+++ Source data
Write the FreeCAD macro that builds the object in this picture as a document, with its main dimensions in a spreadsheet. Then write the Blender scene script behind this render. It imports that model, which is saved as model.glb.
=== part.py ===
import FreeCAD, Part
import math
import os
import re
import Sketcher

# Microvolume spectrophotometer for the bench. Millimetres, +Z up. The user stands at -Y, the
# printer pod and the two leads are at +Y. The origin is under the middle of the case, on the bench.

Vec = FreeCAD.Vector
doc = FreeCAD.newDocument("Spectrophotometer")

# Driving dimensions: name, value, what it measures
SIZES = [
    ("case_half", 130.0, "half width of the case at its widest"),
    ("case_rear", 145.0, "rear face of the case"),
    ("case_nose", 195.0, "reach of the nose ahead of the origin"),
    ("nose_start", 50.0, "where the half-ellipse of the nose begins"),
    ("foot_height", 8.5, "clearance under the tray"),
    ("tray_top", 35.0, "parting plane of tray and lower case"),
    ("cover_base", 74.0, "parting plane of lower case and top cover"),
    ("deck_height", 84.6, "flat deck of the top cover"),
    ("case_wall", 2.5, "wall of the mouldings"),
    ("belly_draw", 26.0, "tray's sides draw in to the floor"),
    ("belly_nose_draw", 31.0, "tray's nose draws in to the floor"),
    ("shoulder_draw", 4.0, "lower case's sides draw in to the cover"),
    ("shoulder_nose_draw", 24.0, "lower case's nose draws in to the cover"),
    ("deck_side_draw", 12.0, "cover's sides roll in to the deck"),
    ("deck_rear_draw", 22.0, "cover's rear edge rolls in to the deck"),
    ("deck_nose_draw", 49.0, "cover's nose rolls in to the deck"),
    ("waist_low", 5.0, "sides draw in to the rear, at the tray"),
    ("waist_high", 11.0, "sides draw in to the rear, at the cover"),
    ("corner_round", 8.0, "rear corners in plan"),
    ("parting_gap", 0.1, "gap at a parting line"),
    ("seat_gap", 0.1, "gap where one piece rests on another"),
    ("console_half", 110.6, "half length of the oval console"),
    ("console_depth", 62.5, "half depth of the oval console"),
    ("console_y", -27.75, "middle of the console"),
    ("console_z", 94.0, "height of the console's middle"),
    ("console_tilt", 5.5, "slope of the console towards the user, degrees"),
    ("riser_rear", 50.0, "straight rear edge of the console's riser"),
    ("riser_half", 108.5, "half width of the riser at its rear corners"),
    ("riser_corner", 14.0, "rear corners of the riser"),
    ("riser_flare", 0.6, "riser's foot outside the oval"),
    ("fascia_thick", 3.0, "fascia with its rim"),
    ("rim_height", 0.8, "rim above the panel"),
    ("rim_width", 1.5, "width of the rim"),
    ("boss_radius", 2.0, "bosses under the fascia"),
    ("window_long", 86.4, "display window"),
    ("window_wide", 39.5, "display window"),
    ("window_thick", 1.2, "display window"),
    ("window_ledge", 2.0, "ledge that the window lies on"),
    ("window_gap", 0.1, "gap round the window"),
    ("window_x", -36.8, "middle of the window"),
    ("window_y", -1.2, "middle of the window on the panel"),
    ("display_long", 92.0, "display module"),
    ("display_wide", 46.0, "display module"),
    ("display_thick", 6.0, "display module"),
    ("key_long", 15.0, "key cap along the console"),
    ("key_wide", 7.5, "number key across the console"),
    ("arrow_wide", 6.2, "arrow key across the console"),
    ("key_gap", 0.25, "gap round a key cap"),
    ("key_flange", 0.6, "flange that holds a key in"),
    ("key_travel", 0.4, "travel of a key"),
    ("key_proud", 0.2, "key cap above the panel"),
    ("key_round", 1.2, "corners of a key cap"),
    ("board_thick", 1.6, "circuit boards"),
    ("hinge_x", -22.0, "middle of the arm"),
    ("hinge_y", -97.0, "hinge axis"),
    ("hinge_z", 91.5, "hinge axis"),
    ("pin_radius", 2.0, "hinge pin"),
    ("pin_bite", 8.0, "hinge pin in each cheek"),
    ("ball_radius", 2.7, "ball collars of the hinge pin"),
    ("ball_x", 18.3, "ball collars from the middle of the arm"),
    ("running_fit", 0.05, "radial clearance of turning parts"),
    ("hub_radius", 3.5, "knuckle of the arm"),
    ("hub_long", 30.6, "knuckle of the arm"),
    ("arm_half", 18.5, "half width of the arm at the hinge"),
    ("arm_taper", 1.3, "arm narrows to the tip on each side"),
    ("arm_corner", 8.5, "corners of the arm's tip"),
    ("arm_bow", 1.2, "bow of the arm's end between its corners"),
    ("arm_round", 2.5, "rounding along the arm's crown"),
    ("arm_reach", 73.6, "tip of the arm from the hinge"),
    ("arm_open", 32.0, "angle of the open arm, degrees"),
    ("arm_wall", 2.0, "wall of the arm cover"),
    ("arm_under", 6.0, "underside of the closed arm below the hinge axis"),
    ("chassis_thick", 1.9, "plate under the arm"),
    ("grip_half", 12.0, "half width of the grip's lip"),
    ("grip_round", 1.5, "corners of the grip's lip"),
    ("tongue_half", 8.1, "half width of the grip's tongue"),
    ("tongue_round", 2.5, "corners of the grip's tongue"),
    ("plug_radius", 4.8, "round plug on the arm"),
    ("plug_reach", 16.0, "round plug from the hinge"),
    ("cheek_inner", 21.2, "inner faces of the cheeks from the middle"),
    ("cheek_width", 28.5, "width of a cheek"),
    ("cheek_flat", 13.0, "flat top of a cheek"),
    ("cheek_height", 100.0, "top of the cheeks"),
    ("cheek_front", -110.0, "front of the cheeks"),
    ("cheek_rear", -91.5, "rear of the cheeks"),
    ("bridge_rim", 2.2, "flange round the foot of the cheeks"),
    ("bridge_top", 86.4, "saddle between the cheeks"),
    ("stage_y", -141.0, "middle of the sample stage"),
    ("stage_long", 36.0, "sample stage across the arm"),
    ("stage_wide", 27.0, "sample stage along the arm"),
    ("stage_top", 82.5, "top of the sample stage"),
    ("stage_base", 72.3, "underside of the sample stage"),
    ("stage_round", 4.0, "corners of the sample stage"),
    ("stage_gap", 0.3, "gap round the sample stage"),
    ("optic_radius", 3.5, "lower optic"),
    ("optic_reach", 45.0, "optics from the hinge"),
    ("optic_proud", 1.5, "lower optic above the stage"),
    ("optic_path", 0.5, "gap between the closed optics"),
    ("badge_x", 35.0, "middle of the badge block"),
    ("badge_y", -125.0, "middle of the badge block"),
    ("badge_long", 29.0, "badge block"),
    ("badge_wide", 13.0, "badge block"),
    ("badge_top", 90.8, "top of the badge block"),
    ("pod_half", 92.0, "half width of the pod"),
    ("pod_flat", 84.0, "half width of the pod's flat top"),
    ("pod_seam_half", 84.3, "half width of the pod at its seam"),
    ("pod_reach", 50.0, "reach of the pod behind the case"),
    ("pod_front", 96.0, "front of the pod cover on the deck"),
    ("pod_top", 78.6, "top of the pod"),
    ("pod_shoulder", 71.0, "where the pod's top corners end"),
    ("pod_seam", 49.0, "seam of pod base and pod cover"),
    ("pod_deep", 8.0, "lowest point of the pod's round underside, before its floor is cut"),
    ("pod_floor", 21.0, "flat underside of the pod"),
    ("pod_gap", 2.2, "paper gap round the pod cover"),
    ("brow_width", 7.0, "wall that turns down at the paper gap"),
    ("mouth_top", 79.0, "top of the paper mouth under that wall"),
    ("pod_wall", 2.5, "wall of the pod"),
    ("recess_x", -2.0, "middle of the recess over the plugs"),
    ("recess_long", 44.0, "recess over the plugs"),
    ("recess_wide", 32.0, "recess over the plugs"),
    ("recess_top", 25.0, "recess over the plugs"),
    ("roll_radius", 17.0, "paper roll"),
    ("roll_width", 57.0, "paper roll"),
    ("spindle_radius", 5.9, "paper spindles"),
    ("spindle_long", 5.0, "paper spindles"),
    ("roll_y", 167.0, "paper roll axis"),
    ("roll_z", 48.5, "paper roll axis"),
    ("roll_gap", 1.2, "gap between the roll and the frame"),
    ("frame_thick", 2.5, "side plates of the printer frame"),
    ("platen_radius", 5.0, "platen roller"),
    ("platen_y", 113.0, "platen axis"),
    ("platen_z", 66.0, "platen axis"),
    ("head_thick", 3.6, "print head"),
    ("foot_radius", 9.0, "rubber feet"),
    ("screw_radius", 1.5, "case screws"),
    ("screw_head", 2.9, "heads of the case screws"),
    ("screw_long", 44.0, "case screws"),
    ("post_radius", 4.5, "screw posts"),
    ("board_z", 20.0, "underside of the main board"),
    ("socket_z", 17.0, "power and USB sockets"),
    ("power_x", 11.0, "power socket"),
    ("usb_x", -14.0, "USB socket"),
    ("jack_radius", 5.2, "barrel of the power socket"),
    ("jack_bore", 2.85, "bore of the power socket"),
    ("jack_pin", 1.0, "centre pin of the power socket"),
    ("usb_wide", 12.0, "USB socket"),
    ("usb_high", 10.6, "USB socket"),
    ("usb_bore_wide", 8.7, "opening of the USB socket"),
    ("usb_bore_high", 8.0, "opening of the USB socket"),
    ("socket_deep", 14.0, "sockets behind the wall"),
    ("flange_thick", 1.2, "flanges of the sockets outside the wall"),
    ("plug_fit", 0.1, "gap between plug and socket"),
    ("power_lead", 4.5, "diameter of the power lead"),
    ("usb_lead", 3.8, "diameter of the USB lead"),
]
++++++
## Task directions
Within the listing above, find every line containing the string "behind" and return it.

## Full answer
Write the FreeCAD macro that builds the object in this picture as a document, with its main dimensions in a spreadsheet. Then write the Blender scene script behind this render. It imports that model, which is saved as model.glb.
    ("pod_reach", 50.0, "reach of the pod behind the case"),
    ("socket_deep", 14.0, "sockets behind the wall"),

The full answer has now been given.